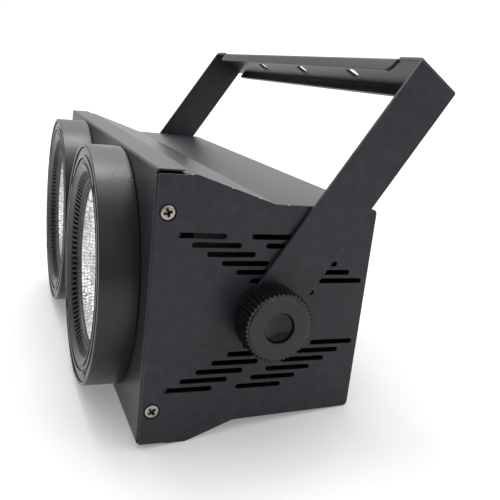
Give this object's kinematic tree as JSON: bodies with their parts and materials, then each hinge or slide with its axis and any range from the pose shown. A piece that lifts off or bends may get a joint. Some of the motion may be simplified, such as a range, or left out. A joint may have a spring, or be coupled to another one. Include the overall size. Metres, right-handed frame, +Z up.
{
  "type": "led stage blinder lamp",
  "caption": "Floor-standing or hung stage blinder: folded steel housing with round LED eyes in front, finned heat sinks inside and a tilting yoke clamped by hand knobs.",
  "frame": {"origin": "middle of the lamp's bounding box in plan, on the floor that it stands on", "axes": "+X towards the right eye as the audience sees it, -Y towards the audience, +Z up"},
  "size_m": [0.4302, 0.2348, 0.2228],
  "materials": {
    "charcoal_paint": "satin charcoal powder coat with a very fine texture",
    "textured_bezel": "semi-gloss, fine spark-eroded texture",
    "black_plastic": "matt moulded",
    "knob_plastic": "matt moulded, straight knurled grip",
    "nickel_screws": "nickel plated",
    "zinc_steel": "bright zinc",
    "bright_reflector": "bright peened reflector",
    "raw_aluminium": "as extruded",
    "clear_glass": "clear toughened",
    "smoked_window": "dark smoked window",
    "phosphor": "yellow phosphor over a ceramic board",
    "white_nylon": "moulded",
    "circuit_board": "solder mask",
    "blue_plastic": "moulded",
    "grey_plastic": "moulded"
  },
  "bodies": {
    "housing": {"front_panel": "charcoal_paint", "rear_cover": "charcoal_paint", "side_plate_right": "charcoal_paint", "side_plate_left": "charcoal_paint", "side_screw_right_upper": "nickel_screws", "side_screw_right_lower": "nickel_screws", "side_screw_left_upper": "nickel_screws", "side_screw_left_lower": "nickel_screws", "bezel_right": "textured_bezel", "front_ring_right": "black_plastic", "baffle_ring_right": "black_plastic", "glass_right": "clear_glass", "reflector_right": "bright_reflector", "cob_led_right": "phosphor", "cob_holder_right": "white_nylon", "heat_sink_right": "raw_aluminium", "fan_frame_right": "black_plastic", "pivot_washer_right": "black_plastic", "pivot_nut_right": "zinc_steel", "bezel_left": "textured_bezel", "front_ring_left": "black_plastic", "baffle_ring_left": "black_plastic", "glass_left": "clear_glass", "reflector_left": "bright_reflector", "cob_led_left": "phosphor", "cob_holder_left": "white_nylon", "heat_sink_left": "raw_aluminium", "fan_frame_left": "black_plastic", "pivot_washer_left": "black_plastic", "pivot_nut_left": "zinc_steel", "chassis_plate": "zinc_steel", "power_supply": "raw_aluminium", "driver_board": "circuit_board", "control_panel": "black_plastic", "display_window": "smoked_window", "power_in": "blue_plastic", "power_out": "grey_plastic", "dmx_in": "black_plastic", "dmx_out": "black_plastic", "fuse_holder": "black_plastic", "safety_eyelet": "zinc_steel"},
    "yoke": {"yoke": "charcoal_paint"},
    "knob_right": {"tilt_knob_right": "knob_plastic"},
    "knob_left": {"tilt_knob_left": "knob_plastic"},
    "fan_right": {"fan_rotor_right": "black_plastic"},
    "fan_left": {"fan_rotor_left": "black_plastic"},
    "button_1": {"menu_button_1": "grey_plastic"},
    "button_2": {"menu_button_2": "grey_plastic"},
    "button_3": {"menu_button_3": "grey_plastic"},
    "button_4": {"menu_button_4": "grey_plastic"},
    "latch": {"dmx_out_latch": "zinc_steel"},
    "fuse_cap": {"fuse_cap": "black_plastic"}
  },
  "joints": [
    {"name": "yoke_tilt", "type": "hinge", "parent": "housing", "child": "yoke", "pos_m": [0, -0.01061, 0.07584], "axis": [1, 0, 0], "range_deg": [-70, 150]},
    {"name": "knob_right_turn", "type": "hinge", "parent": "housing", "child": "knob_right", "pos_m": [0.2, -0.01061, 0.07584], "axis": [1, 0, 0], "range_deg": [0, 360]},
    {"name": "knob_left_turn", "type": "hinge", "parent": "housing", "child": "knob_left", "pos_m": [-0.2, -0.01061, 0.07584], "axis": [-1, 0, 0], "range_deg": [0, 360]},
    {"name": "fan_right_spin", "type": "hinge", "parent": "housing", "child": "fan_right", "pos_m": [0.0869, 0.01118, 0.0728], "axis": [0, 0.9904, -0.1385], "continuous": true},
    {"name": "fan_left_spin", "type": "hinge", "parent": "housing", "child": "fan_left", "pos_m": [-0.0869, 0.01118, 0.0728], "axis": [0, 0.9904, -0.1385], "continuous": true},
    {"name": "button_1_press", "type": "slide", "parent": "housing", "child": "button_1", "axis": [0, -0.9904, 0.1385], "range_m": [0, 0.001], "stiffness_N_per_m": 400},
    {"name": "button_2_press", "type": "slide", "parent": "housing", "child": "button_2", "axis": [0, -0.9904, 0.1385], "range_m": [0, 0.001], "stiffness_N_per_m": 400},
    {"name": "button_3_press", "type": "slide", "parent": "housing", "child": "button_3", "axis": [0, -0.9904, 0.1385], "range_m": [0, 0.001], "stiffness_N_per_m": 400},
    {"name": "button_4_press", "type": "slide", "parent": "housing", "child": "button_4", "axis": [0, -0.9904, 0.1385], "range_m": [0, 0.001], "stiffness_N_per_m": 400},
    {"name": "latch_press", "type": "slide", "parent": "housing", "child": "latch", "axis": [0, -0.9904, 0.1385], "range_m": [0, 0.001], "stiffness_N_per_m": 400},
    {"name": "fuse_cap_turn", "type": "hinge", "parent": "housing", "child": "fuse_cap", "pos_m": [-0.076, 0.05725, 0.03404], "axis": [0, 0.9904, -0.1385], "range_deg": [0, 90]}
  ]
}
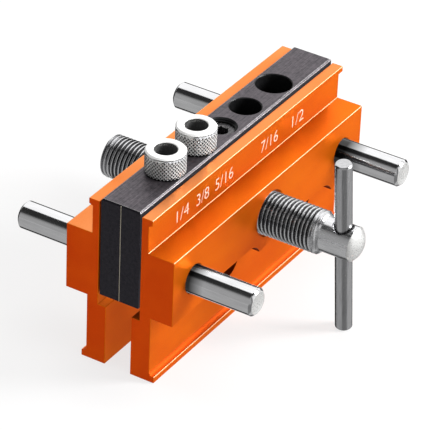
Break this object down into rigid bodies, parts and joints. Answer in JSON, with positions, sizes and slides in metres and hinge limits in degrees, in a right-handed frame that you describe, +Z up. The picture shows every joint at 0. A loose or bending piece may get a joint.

━━━━━━

* **WHAT TO PRODUCE**
Search the listing for the word "bodies". Copy every line in which it occurs.

* **RESPONSE**
Give this object's kinematic tree as JSON: bodies with their parts and materials, then each hinge or slide with its axis and any range from the pose shown. A piece that lifts off or bends may get a joint. Some of the motion may be simplified, such as a range, or left out. A joint may have a spring, or be coupled to another one. Include the overall size. Metres, right-handed frame, +Z up.
  "bodies": {
Break this object down into rigid bodies, parts and joints. Answer in JSON, with positions, sizes and slides in metres and hinge limits in degrees, in a right-handed frame that you describe, +Z up. The picture shows every joint at 0. A loose or bending piece may get a joint.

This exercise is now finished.